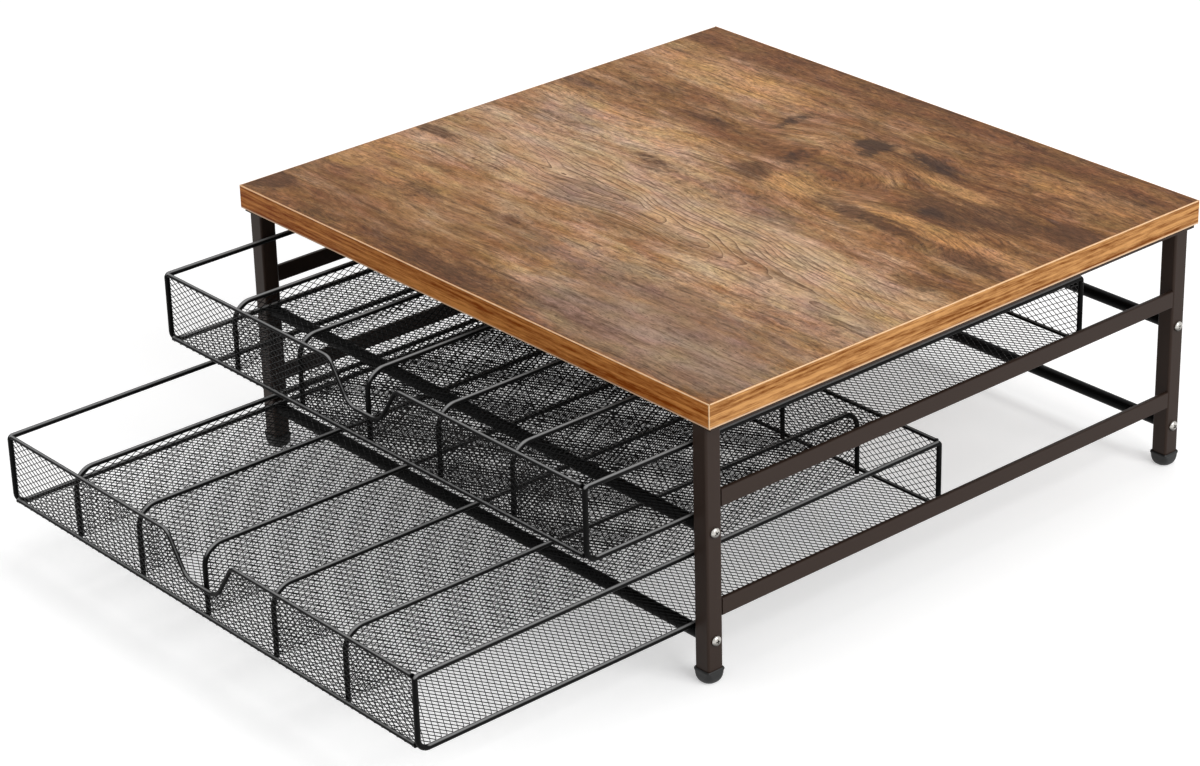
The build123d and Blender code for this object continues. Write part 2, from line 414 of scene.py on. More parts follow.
def shift(tree, place, drift, reach):
    """A place moved by a noise colour, by up to half this reach in metres either way."""
    moved = add(tree, "VectorMath", {"operation": "MULTIPLY_ADD", 1: reach}, {0: drift, 2: place})
    half = tuple(0.5 * metres for metres in reach)
    return add(tree, "VectorMath", {"operation": "SUBTRACT", 1: half}, {0: moved})


def tinted(tree, base, tint, factor, strength=1.0):
    """The base colour, taken towards a tint by a factor times this strength."""
    if strength != 1.0:
        factor = calc(tree, "MULTIPLY", factor, strength)
    return add(tree, "Mix", {"data_type": "RGBA", "B": linear(tint)}, {"A": base, "Factor": factor})


def mixed(tree, first, second, factor):
    """A blend of two constant colours."""
    return add(tree, "Mix", {"data_type": "RGBA", "A": tuple(first), "B": tuple(second)}, {"Factor": factor})


def zones(tree, place, spots):
    """How far a place lies in any of these ovals.

    Each oval has its centre and half size along X and Y in millimetres, and its strength.
    """
    whole = None
    for x, y, half_x, half_y, strength in spots:
        per_metre = (1 / (half_x * MM), 1 / (half_y * MM), 0.0)
        centre = (-x / half_x, -y / half_y, 0.0)
        offset = add(tree, "VectorMath", {"operation": "MULTIPLY_ADD", 1: per_metre, 2: centre}, {0: place})
        distance = add(tree, "VectorMath", {"operation": "LENGTH"}, {0: offset})
        oval = between(tree, distance, 0.3, 1.3, strength, 0.0, smooth=True)
        whole = oval if whole is None else calc(tree, "MAXIMUM", whole, oval)
    return whole


def surface(tree, values, links):
    """The surface shader, wired to the output."""
    shader = add(tree, "BsdfPrincipled", values, links)
    add(tree, "OutputMaterial", {}, {"Surface": shader})


# Ovals of the printed wood: centre and half size along X and Y in millimetres, and strength
BOWED_WOOD = (
    (15, 88, 56, 34, 1.0),
    (98, 50, 50, 32, 0.8),
    (-20, 20, 60, 26, 0.5),
)
CHARRED_WOOD = (
    (98, 66, 30, 16, 0.74),
    (124, 72, 22, 12, 0.6),
    (130, 78, 36, 15, 0.62),
    (168, 88, 24, 16, 0.72),
    (-8, 34, 17, 13, 0.6),
    (70, 33, 38, 8, 0.66),
    (152, 29, 32, 9, 0.7),
    (-168, -49, 18, 5, 0.9),
    (-74, 67, 26, 5, 0.6),
    (-160, 55, 28, 5, 0.5),
    (-174, -154, 20, 14, 0.85),
    (-20, -157, 48, 9, 0.62),
    (-44, -98, 22, 6, 0.42),
    (-108, -106, 24, 10, 0.5),
    (-55, 8, 18, 6, 0.46),
    (150, -5, 24, 10, 0.42),
    (55, -150, 60, 9, 0.36),
)
BLACK_KNOTS = (
    (14, 104, 13, 10, 1.0),
    (20, 95, 8, 8, 0.6),
    (54, 107, 22, 9, 0.66),
    (95, 62, 10, 7, 0.6),
    (-42, 98, 6, 18, 0.5),
    (-6, 64, 12, 14, 0.4),
)
UMBER_WOOD = (
    (20, 182, 420, 46, 1.0),
    (110, 108, 120, 40, 0.75),
    (130, 60, 90, 44, 0.6),
    (-60, 66, 130, 16, 0.45),
    (0, -176, 420, 42, 0.75),
    (-140, -150, 70, 30, 0.35),
    (-60, 140, 90, 16, 0.3),
    (130, 146, 110, 28, 1.0),
    (168, 0, 34, 26, 0.55),
    (-50, -96, 60, 18, 0.35),
)
# Paler ovals of the print, partly a painted sheen over the middle of the top
PALE_WOOD_AND_SHEEN = (
    (-112, 112, 74, 18, 0.6),
    (-100, 22, 90, 26, 0.85),
    (-60, -14, 170, 20, 0.9),
    (70, -26, 190, 26, 0.95),
    (130, -62, 110, 22, 0.75),
    (0, -88, 130, 18, 0.45),
    (-150, -60, 44, 16, 0.5),
    (-100, -46, 100, 26, 0.7),
    (100, -142, 120, 26, 0.8),
)
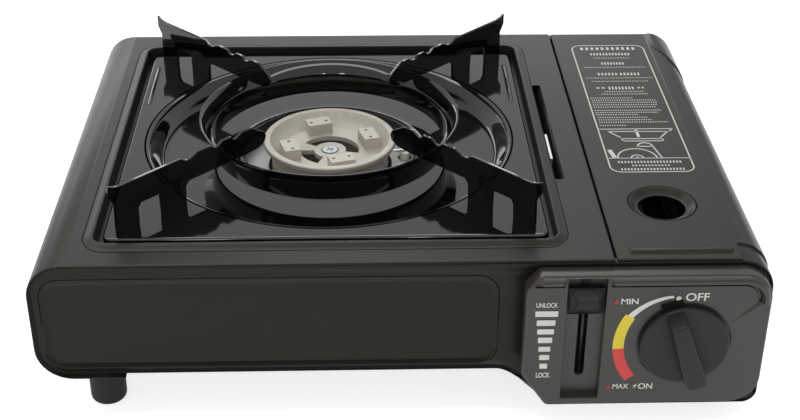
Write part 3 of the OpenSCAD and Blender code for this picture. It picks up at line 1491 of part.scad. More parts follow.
··········
- EXERCISE PROMPT
Copy exactly the lines from the top of the entries through the line with "of these ovals." in it, please, keeping both ends and adding nothing.

- WRITTEN ANSWER
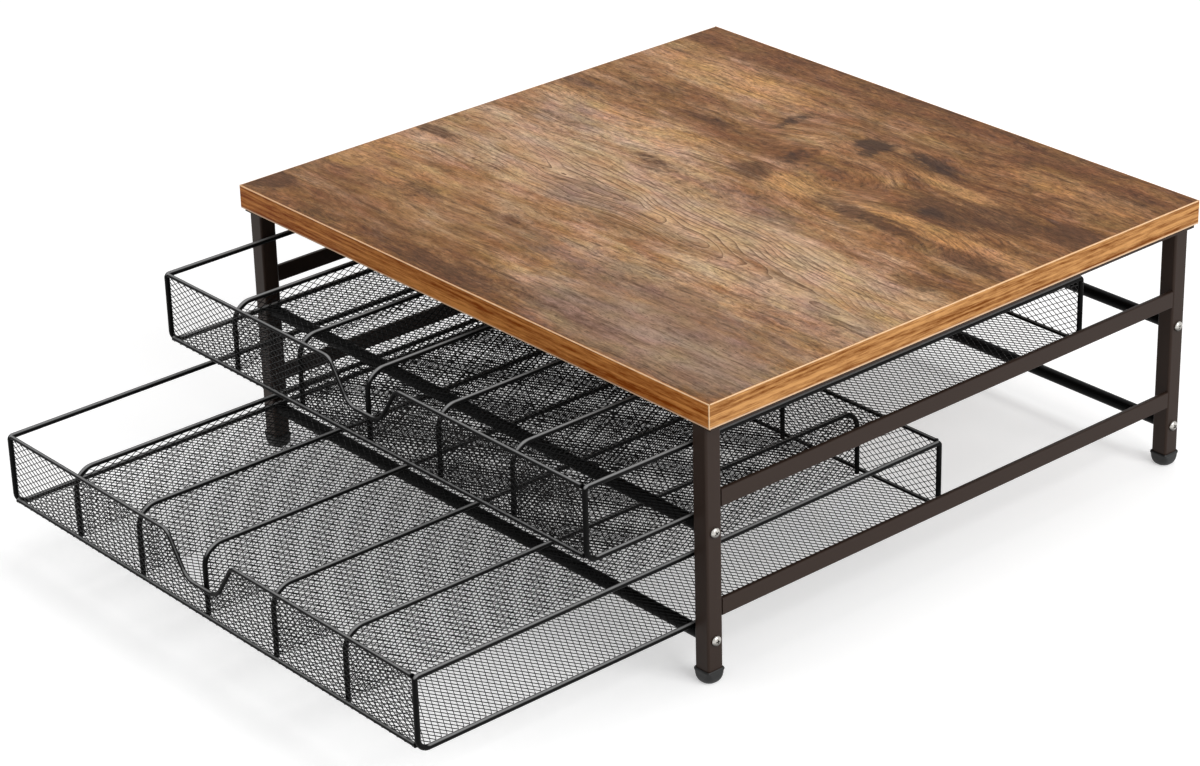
The build123d and Blender code for this object continues. Write part 2, from line 414 of scene.py on. More parts follow.
def shift(tree, place, drift, reach):
    """A place moved by a noise colour, by up to half this reach in metres either way."""
    moved = add(tree, "VectorMath", {"operation": "MULTIPLY_ADD", 1: reach}, {0: drift, 2: place})
    half = tuple(0.5 * metres for metres in reach)
    return add(tree, "VectorMath", {"operation": "SUBTRACT", 1: half}, {0: moved})


def tinted(tree, base, tint, factor, strength=1.0):
    """The base colour, taken towards a tint by a factor times this strength."""
    if strength != 1.0:
        factor = calc(tree, "MULTIPLY", factor, strength)
    return add(tree, "Mix", {"data_type": "RGBA", "B": linear(tint)}, {"A": base, "Factor": factor})


def mixed(tree, first, second, factor):
    """A blend of two constant colours."""
    return add(tree, "Mix", {"data_type": "RGBA", "A": tuple(first), "B": tuple(second)}, {"Factor": factor})


def zones(tree, place, spots):
    """How far a place lies in any of these ovals.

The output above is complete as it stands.